UKAD did not deny Stevens’ claim that it had spent £50,000 on defending itself against allegations that it had not properly investigated information he had provided. ‘UKAD instructed external counsel to assist it with the appeal, such instruction being in part a function of Mr Stevens identifying UKAD Legal staff members as being potential witnesses of fact’, it reads. ‘UKAD also observes that a proposal to “settle” the appeal, made with a view to avoiding significant expenditure on the appeal, was declined by Mr Stevens’.

Jonathan Tiernan-Locke

In the CMS Committee hearing, Stevens was critical of UKAD for not screening the samples of Jonathan Tiernan-Locke for erythropoietin (EPO) at the 2012 Tour of Britain. ‘The Tour of Britain is a UCI sanctioned event and therefore, the tests were commissioned by the UCI and not UKAD’, read its written explanation. ‘Jonathan Tiernan-Locke was tested for erythropoietin (EPO) five times between 23 September 2012 and 12 March 2013. All analyses in these tests produced negative results.’


Irrespective of whether information on Dr. Bonar should have been passed to the GMC earlier, UKAD’s handling of the Dan Stevens case does raise questions about how anti-doping organisations (ADOs) should best approach attempts to provide information on potential anti-doping rule violations (ADRVs). UKAD argues that of the 100 names supplied to it by Stevens in connection to Dr.
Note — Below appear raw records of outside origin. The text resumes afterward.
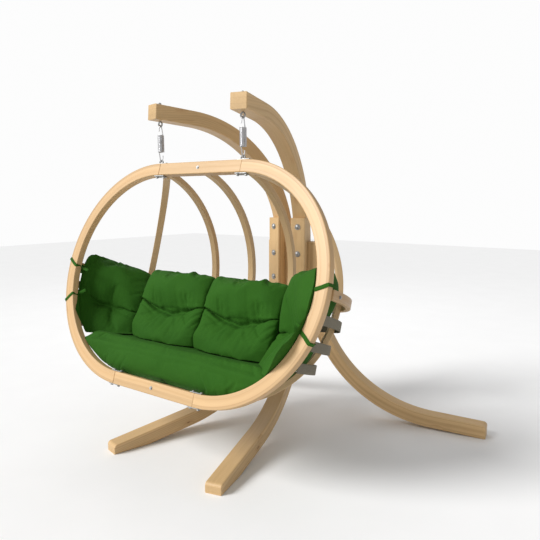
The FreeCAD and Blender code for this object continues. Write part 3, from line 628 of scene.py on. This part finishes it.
class Pouch:
    """Two sheets of cloth sewn together round their edge, in a frame with Z up and -Y in front."""

    def __init__(self, name, width, height, fold, material, columns=72, rows=66):
        self.width, self.height = width, height
        self.columns, self.rows = columns, rows
        self.fold = fold
        across, up = np.meshgrid(np.linspace(0, 1, columns + 1), np.linspace(0, 1, rows + 1))
        self.s = across.ravel()
        self.t = up.ravel()
        inner = (self.s > 0) & (self.s < 1) & (self.t > 0) & (self.t < 1)
        self.back_of = np.full(len(self.s), -1)
        self.back_of[inner] = len(self.s) + np.arange(inner.sum())
        self.back_of[~inner] = np.nonzero(~inner)[0]
        self.all_s = np.concatenate([self.s, self.s[inner]])
        self.all_t = np.concatenate([self.t, self.t[inner]])
        self.front = np.concatenate([np.ones(len(self.s)), -np.ones(inner.sum())])
        self.front[: len(self.s)][~inner] = 0
        self.piece = new_piece(name, self.flat_points(), self.faces(), material)

    def faces(self):
        rows = []
        step = self.columns + 1
        for row in range(self.rows):
            for column in range(self.columns):
                a = row * step + column
                quad = (a, a + 1, a + step + 1, a + step)
                rows.append(quad)
                rows.append(tuple(int(self.back_of[corner]) for corner in quad[::-1]))
        return rows

    def fold_height(self, s):
        """Height of the sewn fold, which sags between the sides."""
        level, rise = self.fold
        return level + rise * np.abs(2 * s - 1) ** 1.6

    def flat_points(self):
        x = 2 * self.all_s - 1
        z = 2 * self.all_t - 1
        round_x = x * np.sqrt(1 - 0.10 * z ** 2)
        round_z = z * np.sqrt(1 - 0.13 * x ** 2)
        swell = (np.sin(math.pi * self.all_s) * np.sin(math.pi * self.all_t)) ** 0.5
        near_fold = np.abs(self.all_t - self.fold_height(self.all_s)) / 0.12
        swell *= 0.25 + 0.75 * np.minimum(1, near_fold)
        y = -self.front * 0.035 * swell
        return np.stack([round_x * self.width / 2, y, (round_z + 1) * self.height / 2], 1)

    def fold_pins(self, low, high):
        """Points of both sheets along the sewn part of the fold."""
        near = np.abs(self.all_t - self.fold_height(self.all_s)) < 0.6 / self.rows
        return np.nonzero(near & (self.all_s > low) & (self.all_s < high))[0]

    def fit(self, width, height, thick):
        """Scale the blown-up pouch to its finished size, foot at Z = 0 and front at Y = 0."""
        points = mesh_points(self.piece.data)
        low, high = points.min(0), points.max(0)
        middle = (low + high) / 2
        scale = np.array([width, thick, height]) / (high - low)
        points = (points - middle) * scale + np.array([0, thick / 2, height / 2])
        self.width, self.height = width, height
        set_mesh_points(self.piece.data, points)

    def square_up(self, share):
        """Stretch the seams most of the way out to a rectangle with rounded corners."""
        points = mesh_points(self.piece.data)
        grid = points[: len(self.s)].reshape(self.rows + 1, self.columns + 1, 3)
        row = np.rint(self.all_t * self.rows).astype(int)
        column = np.rint(self.all_s * self.columns).astype(int)
        left, right = grid[:, 0, 0][row], grid[:, -1, 0][row]
        foot, top = grid[0, :, 2][column], grid[-1, :, 2][column]
        half = self.width / 2 * (1 - CORNER_ROUND * np.abs(2 * self.all_t - 1) ** 7)
        tall = self.height / 2 * (1 - CORNER_ROUND * np.abs(2 * self.all_s - 1) ** 7)
        x = -half + 2 * half * (points[:, 0] - left) / np.maximum(right - left, 1e-6)
        z = self.height / 2 - tall + 2 * tall * (points[:, 2] - foot) / np.maximum(top - foot, 1e-6)
        points[:, 0] += share * (x - points[:, 0])
        points[:, 2] += share * (z - points[:, 2])
        set_mesh_points(self.piece.data, points)

    def crease(self, marks):
        """Press valleys into the front sheet. A mark is (s, t, s, t, width, depth) in metres."""
        points = mesh_points(self.piece.data)
        flat = np.stack([self.all_s * self.width, self.all_t * self.height], 1)
        for s0, t0, s1, t1, wide, deep in marks:
            start = np.array([s0 * self.width, t0 * self.height])
            run = np.array([s1 * self.width, t1 * self.height]) - start
            share = np.clip((flat - start) @ run / (run @ run), 0, 1)
            away = np.linalg.norm(flat - start - share[:, None] * run, axis=1)
            taper = np.sin(math.pi * np.clip(share * 0.86 + 0.07, 0, 1)) ** 0.7
            valley = np.exp(-(away / wide) ** 2) - 0.45 * np.exp(-(away / (2.4 * wide)) ** 2)
            points[:, 1] += np.maximum(self.front, 0) * deep * taper * valley
        set_mesh_points(self.piece.data, points)

    def gather(self, seed):
        """Small gathers that run in from the top, foot and side seams."""
        points = mesh_points(self.piece.data)
        out = np.stack([np.zeros(len(points)), -self.front, np.zeros(len(points))], 1)
        push = np.zeros(len(points))
        s, t = self.all_s, self.all_t
        for number, (way, edge) in enumerate(((s, t), (s, 1 - t), (t, s), (t, 1 - s))):
            for spot in range(len(points)):
                if edge[spot] > 0.2:
                    continue
                place = Vector((way[spot] * 15, edge[spot] * 2.0 + 7 * number, seed))
                ripple = noise.noise(place) + 0.5 * noise.noise(place * 2.3)
                push[spot] += ripple * GATHER_HEIGHT * (1 - edge[spot] / 0.2) ** 1.2
        set_mesh_points(self.piece.data, points + out * push[:, None])

    def crumple(self, seed):
        """Broad soft dents all over."""
        points = mesh_points(self.piece.data)
        push = [noise.noise(Vector((s * 5, t * 5, seed))) for s, t in zip(self.all_s, self.all_t)]
        points[:, 1] -= self.front * np.array(push) * CRUMPLE_HEIGHT * 2
        set_mesh_points(self.piece.data, points)


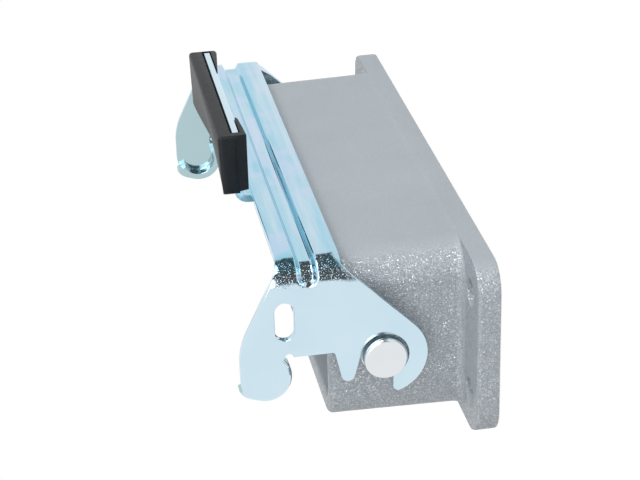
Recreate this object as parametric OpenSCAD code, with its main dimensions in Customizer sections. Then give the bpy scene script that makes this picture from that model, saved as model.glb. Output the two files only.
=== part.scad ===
// Heavy duty rectangular connector: bulkhead base housing with one locking lever.
// Z points out of the mouth, z = 0 is the mounting face, X runs along the length.
// The lever's crossbar lies on the -Y side. All sizes are in millimetres.

/* [Housing body] */
// Length of the mouth opening that takes the insert
cavity_l = 72.4; // [60:0.2:90]
// Width of the mouth opening
cavity_w = 23.2; // [20:0.2:26]
// Thickness of the two end walls at the mouth
end_wall = 2.8; // [2:0.1:4]
// Thickness of the two long walls at the mouth
side_wall = 2.8; // [2:0.1:3.4]
// Height from the mounting face to the rim of the mouth
body_h = 25.1; // [24:0.1:32]
// Draft of the outer walls in degrees
draft = 1.2; // [0.5:0.1:2]
// Corner radius of the body at the mouth
body_corner_r = 5; // [4:0.1:6]
// Corner radius of the mouth opening
cavity_corner_r = 2.6; // [1.6:0.1:3.4]
// Rounding of the outer edge of the rim
rim_r = 0.7; // [0.3:0.1:1.2]
// Width of the lead-in chamfer inside the rim
lead_in = 0.6; // [0.2:0.1:1]
// Size of the blend where the body meets the flange
foot_blend = 1.2; // [0.6:0.1:1.6]

/* [Flange] */
// Thickness of the flange
flange_t = 3.65; // [3:0.05:5]
// How far the flange stands out past each long side
flange_lip = 0.15; // [0.1:0.05:4]
// From the foot of each end wall to the screw hole centres
hole_offset = 3.55; // [3.5:0.05:6]
// From the screw hole centres to the end of the flange
hole_edge = 5; // [4:0.1:8]
// Distance between the two screw holes at one end
hole_spacing_w = 17.5; // [15:0.5:20]
// Diameter of the screw holes
hole_d = 4.4; // [3.2:0.1:4.6]
// Corner radius of the flange outline
flange_corner_r = 4.7; // [2:0.1:6]
// Rounding of the flange's upper edge
flange_edge_r = 0.8; // [0.3:0.1:1.2]

/* [Insert bosses] */
// Spacing of the insert's fixing screws along the length
insert_l = 66; // [56:0.5:67]
// Spacing of the insert's fixing screws across the width
insert_w = 16; // [14:0.5:17]
// Height of the boss tops above the mounting face
boss_h = 14; // [10:0.5:17]
// Radius of each boss
boss_r = 3.1; // [2.6:0.1:3.6]
// Diameter of the tapped bores
boss_bore_d = 2.5; // [2:0.1:3]
// Depth of the tapped bores
boss_bore_depth = 9; // [6:0.5:9.5]

/* [Flange gasket] */
// From the mouth opening to the gasket groove
gasket_inset = 0.8; // [0.7:0.1:1]
// Width of the gasket
gasket_w = 1.4; // [1:0.1:1.5]
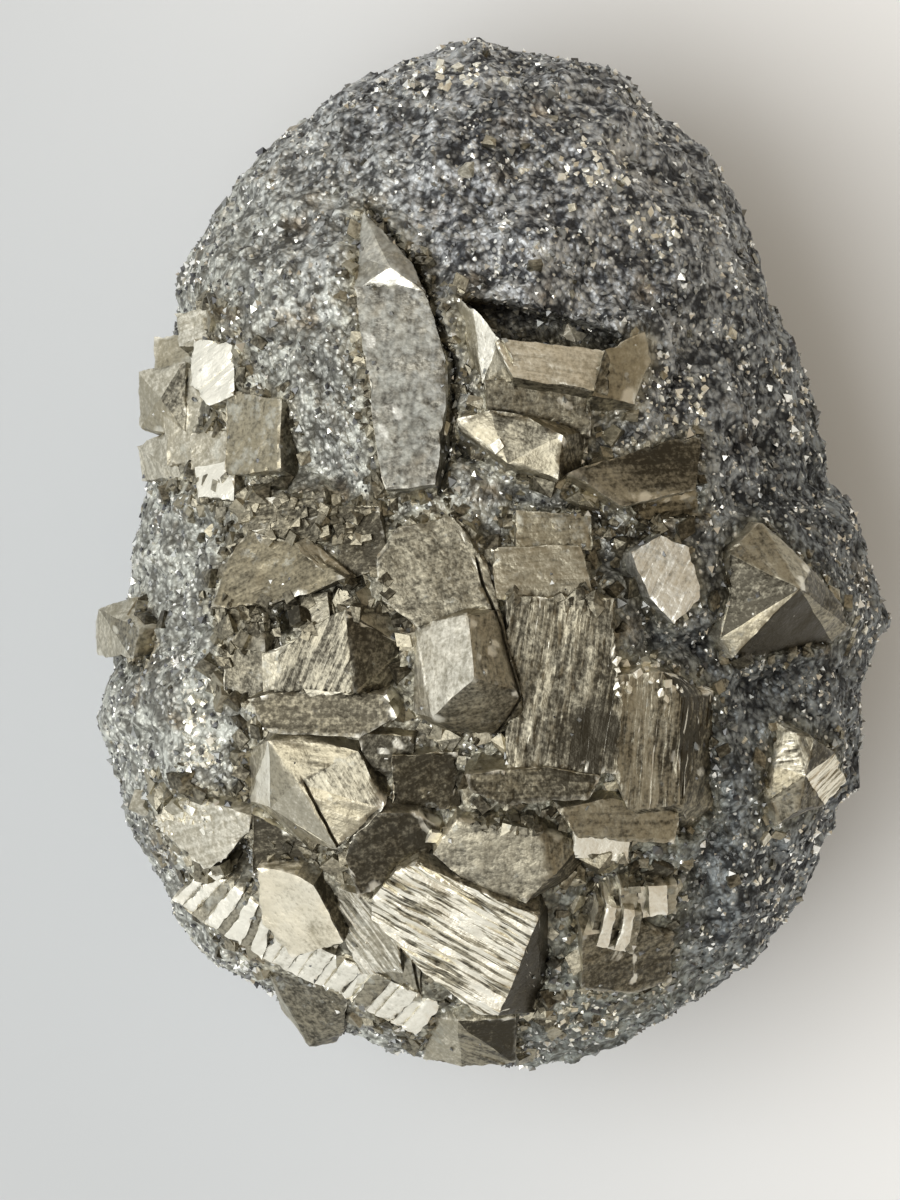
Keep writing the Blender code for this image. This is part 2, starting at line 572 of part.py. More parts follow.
def keep_largest_body(item):
    """Takes away the crumbs that crossing pockets leave between them."""
    shape = bmesh.new()
    shape.from_mesh(item.data)
    unseen = set(shape.verts)
    bodies = []
    while unseen:
        front = [unseen.pop()]
        found = []
        while front:
            vert = front.pop()
            found.append(vert)
            for edge in vert.link_edges:
                other = edge.other_vert(vert)
                if other in unseen:
                    unseen.remove(other)
                    front.append(other)
        bodies.append(found)
    bodies.sort(key=len)
    for crumb in bodies[:-1]:
        bmesh.ops.delete(shape, geom=crumb, context="VERTS")
    shape.to_mesh(item.data)
    shape.free()


def centre_on_origin(parts, cutters):
    """Moves everything so that the origin is under the middle of the bounding box."""
    corner_low = Vector((math.inf, math.inf))
    corner_high = -corner_low
    for item in parts.objects:
        for vert in item.data.vertices:
            for axis in (0, 1):
                corner_low[axis] = min(corner_low[axis], vert.co[axis])
                corner_high[axis] = max(corner_high[axis], vert.co[axis])
    shift = -(corner_low + corner_high) / 2.0
    for item in (*parts.objects, *cutters.objects):
        item.data.transform(Matrix.Translation((shift.x, shift.y, 0.0)))


def main():
    """Builds the nodule."""
    clear_scene()
    parts = make_collection(OBJECT_NAME)
    cutters = make_collection(OBJECT_NAME + "_cutters")
    body = make_object("nodule_matrix", granular_body(), parts)
    thinning = body.modifiers.new("thinning", "DECIMATE")
    thinning.ratio = SKIN_SHARE
    keep_result(body)
    cut_flat_spot(body)
    body.data.materials.append(make_material("granular_sulphide"))
    materials = {name: make_material(name) for name in FINISHES if name != "granular_sulphide"}
    groups = {name: (design(), finish) for name, (design, finish) in GROUPS.items()}
    for name, placing in SIDE_CRYSTALS.items():
        groups[name] = (side_crystal(*placing), "brassy_crystal")
    for name, (group, finish) in groups.items():
        shapes = [crystal_block(block) for crystal in group for block in crystal]
        crystals = joined_solid(name, shapes, parts)
        crystals.data.materials.clear()
        crystals.data.materials.append(materials[finish])
        pocket = joined_solid(name + "_pocket", [pocket_block(crystal) for crystal in group],
                              cutters)
        mark_as_cutter(pocket)
        apply_boolean(body, pocket, "DIFFERENCE")
    for hollow in hollows():
        cutter = make_object("hollow", hollow, cutters)
        mark_as_cutter(cutter)
        apply_boolean(body, cutter, "DIFFERENCE")
    keep_largest_body(body)
    centre_on_origin(parts, cutters)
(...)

Bonar, only one – the ‘unnamed boxer’ – was potentially of any use. Even the Sunday Times’ investigative techniques only appear to have expanded this list into four names that UKAD could use – one of which was not bound by the World Anti-Doping Code and three of which were already known to UKAD.

As UKAD consistently points out, it can only take action against those governed by sport – and Dr. Bonar is not governed by sport. However, as the CMS Committee pointed out (PDF of written transcript below), people do not walk through UKAD’s doors with information about potentially crooked doctors very often.

On balance, it appears that this whole situation could have been avoided if UKAD had reported Dr. Bonar to the GMC, and had informed Stevens that it had done so. Although the evidence he provided appeared to have been of little use to UKAD, it could have been useful to the GMC, which at the time was investigating Dr. Bonar in relation to another serious case. The fact that Stevens felt ignored and that nothing was being done appears to have been his primary motivation for going to the Sunday Times. Had UKAD followed up, the resulting ‘exposé’ could have been avoided.